- _The input_:
....
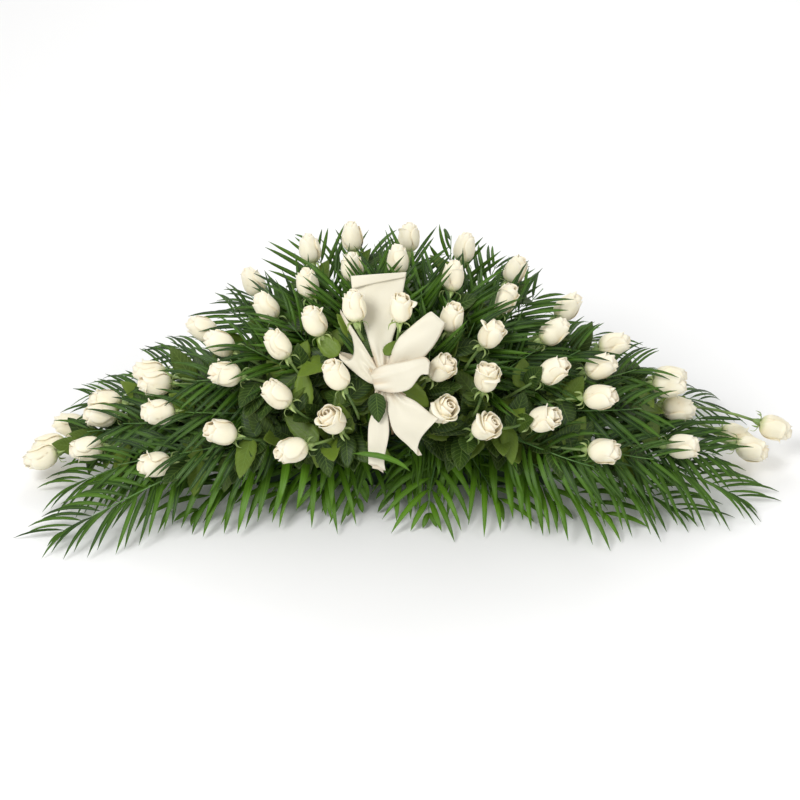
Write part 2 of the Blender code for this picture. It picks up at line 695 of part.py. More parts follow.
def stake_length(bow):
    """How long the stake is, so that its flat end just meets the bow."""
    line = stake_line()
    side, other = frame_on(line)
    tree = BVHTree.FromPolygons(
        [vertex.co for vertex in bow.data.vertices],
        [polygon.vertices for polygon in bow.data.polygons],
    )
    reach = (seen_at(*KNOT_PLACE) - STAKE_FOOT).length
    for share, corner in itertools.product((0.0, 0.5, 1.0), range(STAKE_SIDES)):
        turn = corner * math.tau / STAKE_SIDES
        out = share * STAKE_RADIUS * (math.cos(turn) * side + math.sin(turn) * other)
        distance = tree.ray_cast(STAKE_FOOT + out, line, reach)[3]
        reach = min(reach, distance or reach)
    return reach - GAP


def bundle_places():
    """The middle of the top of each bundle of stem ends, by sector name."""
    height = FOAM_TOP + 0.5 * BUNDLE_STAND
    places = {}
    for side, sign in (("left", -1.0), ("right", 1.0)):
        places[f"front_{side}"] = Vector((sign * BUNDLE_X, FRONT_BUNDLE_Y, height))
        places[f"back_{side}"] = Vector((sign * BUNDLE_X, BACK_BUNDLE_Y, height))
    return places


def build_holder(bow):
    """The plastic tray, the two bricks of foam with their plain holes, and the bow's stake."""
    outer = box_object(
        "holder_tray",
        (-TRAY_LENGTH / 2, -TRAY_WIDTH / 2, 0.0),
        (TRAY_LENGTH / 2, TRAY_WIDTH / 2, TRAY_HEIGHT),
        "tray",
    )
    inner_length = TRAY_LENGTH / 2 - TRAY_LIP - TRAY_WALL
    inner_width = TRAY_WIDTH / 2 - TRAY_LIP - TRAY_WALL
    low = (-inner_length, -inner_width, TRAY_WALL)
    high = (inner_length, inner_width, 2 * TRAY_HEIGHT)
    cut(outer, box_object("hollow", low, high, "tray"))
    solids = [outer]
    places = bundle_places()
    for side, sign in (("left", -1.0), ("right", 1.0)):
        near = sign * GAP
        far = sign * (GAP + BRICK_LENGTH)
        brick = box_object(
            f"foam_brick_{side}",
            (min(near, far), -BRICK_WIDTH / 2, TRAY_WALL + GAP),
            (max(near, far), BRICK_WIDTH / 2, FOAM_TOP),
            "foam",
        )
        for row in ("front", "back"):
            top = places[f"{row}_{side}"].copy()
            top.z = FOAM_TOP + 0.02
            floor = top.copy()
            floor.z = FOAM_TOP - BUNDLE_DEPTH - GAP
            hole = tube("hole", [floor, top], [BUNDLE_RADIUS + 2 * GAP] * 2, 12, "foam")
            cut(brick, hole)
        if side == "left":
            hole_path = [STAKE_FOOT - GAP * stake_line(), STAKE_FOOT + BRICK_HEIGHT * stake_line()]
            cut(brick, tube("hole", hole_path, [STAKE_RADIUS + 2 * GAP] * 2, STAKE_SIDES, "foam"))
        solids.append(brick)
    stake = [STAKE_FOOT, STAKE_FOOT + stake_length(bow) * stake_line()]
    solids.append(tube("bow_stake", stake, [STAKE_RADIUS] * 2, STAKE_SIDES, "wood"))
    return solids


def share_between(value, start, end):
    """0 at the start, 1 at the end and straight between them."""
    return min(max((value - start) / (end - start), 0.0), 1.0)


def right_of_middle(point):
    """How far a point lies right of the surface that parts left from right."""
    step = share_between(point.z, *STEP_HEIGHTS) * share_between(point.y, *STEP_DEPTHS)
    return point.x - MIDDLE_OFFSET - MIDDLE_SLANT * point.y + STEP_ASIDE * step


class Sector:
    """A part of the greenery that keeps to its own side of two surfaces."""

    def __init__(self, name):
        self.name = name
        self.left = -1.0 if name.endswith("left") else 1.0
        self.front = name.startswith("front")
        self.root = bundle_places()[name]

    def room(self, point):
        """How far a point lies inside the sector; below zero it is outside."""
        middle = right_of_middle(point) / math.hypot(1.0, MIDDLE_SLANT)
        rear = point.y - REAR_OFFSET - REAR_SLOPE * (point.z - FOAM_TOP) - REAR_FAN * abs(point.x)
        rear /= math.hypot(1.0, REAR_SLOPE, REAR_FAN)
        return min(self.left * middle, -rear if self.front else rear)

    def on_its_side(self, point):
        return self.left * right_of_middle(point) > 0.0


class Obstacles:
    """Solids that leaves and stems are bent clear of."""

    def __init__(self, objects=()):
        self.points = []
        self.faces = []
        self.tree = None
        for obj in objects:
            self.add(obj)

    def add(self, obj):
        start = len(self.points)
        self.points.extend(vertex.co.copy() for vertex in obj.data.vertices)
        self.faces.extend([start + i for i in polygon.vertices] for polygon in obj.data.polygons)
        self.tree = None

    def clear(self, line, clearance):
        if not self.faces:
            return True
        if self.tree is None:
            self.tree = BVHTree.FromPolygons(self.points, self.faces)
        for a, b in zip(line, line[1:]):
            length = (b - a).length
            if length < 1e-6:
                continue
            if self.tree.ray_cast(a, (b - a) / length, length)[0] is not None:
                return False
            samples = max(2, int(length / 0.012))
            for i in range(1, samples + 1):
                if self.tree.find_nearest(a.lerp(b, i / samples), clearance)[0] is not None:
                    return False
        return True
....
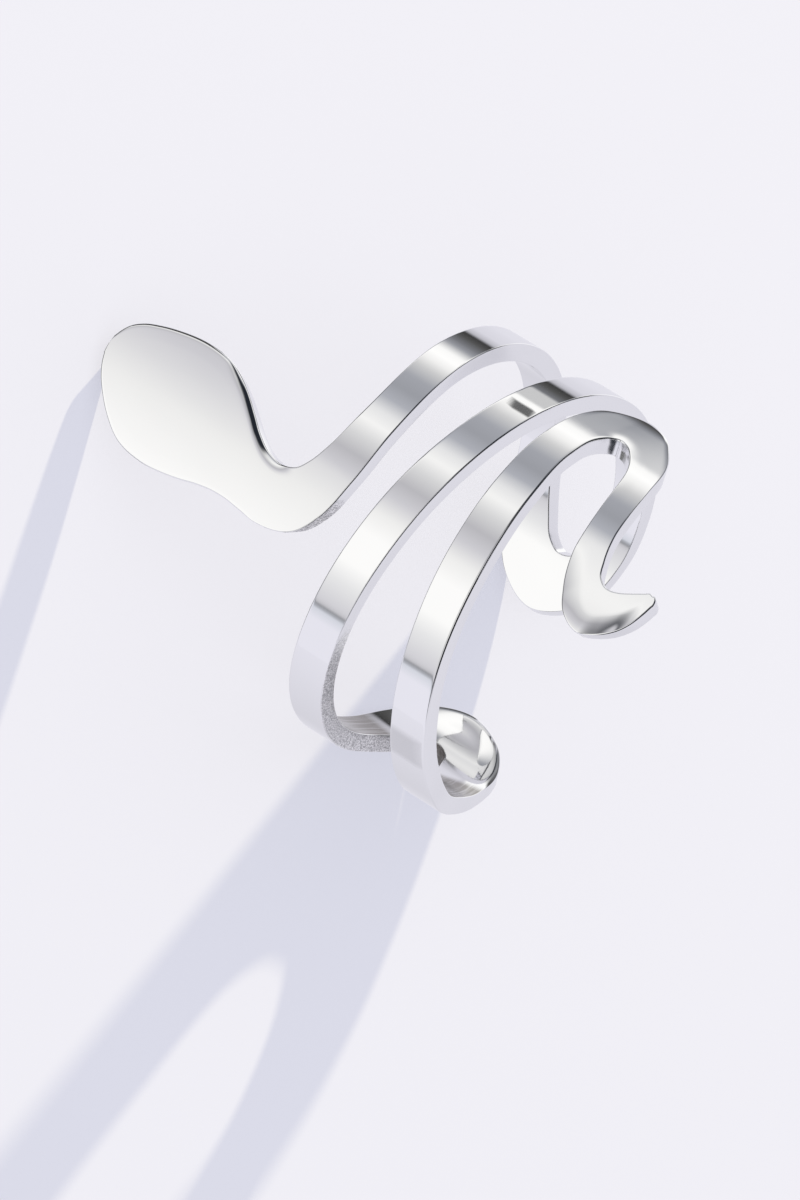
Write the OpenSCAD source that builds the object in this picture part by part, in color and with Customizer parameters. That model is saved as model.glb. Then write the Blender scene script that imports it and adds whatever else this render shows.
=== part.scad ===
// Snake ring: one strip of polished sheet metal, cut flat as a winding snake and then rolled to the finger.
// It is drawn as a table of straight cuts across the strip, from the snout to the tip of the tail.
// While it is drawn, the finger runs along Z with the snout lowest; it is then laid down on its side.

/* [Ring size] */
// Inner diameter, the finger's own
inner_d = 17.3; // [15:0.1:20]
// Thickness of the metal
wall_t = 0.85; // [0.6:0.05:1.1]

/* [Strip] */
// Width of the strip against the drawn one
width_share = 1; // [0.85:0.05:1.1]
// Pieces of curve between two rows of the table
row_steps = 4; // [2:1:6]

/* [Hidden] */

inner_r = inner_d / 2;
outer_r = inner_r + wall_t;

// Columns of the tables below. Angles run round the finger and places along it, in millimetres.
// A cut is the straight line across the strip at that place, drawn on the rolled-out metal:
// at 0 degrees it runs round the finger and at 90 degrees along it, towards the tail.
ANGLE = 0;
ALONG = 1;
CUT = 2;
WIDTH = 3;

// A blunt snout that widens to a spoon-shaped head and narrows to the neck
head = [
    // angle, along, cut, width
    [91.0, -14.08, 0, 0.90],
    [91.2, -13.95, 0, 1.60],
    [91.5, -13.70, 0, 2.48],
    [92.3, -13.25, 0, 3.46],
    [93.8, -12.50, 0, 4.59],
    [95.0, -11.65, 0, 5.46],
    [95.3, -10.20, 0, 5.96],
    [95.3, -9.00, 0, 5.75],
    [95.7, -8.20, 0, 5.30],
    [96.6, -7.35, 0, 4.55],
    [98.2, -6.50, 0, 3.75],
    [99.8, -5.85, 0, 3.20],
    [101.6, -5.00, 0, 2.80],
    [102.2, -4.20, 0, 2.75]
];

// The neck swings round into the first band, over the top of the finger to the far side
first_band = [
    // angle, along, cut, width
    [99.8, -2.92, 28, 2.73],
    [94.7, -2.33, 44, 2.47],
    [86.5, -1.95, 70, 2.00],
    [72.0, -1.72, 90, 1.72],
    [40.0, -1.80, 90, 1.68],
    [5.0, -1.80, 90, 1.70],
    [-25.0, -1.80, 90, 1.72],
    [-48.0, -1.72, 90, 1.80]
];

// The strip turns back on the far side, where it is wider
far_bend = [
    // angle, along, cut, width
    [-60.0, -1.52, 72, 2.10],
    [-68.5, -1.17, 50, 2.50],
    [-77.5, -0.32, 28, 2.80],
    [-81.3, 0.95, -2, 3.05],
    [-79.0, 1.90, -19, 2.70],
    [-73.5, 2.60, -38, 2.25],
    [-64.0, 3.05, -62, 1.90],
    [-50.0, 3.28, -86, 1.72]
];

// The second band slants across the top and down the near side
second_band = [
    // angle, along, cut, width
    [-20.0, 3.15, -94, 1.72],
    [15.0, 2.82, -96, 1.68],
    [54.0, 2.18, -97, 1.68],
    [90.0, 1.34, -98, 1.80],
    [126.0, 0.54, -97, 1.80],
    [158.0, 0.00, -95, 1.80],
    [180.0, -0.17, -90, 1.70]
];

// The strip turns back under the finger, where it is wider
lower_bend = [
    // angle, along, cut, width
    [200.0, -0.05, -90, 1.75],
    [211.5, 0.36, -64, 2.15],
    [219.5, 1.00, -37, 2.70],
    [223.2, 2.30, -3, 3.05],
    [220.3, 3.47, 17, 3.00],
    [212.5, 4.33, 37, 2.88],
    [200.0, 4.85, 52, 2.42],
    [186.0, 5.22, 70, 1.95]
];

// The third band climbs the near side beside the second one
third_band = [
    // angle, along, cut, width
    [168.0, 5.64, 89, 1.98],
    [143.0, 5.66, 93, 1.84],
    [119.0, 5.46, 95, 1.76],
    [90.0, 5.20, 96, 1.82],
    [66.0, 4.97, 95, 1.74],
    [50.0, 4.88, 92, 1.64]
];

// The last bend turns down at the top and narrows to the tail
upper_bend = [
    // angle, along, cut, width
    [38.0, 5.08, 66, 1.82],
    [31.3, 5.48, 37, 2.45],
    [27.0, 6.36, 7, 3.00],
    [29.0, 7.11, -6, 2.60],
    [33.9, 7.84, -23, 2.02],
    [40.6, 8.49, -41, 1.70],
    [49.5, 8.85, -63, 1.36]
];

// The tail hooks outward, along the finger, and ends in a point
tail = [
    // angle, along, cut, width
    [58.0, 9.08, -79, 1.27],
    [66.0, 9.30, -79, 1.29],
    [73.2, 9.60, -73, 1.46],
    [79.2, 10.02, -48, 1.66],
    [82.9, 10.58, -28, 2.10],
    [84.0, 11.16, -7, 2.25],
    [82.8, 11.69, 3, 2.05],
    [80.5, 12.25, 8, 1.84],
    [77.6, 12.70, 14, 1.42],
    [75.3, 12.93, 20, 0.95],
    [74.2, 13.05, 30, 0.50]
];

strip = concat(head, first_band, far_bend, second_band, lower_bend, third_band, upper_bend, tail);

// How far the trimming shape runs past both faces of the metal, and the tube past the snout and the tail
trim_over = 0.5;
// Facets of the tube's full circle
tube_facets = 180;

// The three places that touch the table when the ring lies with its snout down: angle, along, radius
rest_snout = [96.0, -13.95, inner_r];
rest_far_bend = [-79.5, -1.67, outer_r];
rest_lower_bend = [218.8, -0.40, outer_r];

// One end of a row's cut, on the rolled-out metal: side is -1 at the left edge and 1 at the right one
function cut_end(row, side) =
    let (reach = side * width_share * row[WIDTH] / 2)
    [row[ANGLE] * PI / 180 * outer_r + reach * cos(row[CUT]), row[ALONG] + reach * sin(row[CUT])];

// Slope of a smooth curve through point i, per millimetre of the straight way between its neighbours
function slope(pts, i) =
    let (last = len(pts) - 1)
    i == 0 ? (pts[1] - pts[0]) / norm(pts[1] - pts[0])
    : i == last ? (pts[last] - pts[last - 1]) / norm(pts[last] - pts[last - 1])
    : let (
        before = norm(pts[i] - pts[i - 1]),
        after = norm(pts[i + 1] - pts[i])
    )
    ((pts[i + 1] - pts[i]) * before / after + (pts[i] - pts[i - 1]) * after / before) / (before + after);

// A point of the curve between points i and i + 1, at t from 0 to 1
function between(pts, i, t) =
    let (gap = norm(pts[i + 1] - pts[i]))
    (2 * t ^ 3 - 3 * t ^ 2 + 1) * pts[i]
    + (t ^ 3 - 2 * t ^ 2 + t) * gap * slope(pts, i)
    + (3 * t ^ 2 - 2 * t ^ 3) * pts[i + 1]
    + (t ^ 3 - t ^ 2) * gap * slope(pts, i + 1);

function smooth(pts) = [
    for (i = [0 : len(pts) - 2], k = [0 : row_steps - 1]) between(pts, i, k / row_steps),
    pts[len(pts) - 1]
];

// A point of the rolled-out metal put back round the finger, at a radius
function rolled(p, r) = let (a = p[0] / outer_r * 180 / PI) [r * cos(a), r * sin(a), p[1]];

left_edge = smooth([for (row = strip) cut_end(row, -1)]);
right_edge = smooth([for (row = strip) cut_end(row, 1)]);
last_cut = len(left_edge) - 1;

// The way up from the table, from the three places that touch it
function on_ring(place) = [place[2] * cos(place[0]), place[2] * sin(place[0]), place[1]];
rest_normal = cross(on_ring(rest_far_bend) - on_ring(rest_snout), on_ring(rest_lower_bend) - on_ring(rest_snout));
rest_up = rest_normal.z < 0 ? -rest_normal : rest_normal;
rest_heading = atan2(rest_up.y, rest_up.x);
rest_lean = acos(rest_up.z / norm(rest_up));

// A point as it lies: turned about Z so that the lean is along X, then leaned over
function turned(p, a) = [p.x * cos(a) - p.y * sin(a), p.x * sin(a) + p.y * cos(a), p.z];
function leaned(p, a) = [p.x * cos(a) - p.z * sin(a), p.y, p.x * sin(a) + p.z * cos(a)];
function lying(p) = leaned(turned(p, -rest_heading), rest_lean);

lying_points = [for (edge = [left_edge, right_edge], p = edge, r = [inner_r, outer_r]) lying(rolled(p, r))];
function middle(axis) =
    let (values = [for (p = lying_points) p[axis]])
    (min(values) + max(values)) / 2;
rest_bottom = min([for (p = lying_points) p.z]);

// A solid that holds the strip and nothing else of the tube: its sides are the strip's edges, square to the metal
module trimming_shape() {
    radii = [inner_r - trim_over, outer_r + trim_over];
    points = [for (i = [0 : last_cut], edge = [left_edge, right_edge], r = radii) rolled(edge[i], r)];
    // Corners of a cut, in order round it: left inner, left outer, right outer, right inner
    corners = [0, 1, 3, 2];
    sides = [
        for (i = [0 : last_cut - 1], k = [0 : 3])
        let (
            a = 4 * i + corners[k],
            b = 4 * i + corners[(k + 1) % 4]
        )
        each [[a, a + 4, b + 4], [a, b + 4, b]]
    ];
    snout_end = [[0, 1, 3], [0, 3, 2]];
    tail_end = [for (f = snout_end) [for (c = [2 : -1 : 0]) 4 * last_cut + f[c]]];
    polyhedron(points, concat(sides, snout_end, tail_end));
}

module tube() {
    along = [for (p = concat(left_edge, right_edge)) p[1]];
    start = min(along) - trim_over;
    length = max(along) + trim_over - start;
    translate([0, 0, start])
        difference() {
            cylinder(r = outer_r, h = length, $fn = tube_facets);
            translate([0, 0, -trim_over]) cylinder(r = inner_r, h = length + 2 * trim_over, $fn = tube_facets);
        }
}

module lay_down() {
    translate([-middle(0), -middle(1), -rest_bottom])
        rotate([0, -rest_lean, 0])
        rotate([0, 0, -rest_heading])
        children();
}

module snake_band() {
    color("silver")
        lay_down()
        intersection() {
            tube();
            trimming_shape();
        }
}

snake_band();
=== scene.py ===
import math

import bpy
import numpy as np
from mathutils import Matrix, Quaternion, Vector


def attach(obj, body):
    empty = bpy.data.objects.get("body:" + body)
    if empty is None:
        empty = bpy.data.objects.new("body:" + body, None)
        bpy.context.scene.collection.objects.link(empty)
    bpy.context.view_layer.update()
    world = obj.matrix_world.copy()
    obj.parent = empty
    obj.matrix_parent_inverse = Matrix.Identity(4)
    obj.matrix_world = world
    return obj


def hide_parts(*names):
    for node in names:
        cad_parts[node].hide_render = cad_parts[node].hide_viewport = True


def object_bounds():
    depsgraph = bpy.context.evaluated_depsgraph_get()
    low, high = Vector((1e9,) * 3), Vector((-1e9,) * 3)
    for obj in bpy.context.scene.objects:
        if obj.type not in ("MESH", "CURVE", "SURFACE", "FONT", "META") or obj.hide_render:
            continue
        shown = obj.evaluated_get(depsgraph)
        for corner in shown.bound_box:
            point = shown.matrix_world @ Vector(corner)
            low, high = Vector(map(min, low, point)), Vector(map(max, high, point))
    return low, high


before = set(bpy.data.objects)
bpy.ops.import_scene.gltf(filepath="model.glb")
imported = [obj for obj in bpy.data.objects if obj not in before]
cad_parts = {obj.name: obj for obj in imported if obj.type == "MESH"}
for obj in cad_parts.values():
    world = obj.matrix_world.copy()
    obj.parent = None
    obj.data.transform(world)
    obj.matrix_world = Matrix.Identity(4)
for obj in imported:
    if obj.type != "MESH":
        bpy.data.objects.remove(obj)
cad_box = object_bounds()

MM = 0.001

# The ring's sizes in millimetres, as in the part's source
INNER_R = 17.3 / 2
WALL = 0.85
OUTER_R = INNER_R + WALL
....
- _Aim of the task_:
The lines above from the one containing "start = min(along) - trim_over;" through the one containing "cad_parts[node].hide_render = cad_parts[node].hide_viewport" are to be set down exactly, and no others.

- _Complete output_:
    start = min(along) - trim_over;
    length = max(along) + trim_over - start;
    translate([0, 0, start])
        difference() {
            cylinder(r = outer_r, h = length, $fn = tube_facets);
            translate([0, 0, -trim_over]) cylinder(r = inner_r, h = length + 2 * trim_over, $fn = tube_facets);
        }
}

module lay_down() {
    translate([-middle(0), -middle(1), -rest_bottom])
        rotate([0, -rest_lean, 0])
        rotate([0, 0, -rest_heading])
        children();
}

module snake_band() {
    color("silver")
        lay_down()
        intersection() {
            tube();
            trimming_shape();
        }
}

snake_band();
=== scene.py ===
import math

import bpy
import numpy as np
from mathutils import Matrix, Quaternion, Vector


def attach(obj, body):
    empty = bpy.data.objects.get("body:" + body)
    if empty is None:
        empty = bpy.data.objects.new("body:" + body, None)
        bpy.context.scene.collection.objects.link(empty)
    bpy.context.view_layer.update()
    world = obj.matrix_world.copy()
    obj.parent = empty
    obj.matrix_parent_inverse = Matrix.Identity(4)
    obj.matrix_world = world
    return obj


def hide_parts(*names):
    for node in names:
        cad_parts[node].hide_render = cad_parts[node].hide_viewport = True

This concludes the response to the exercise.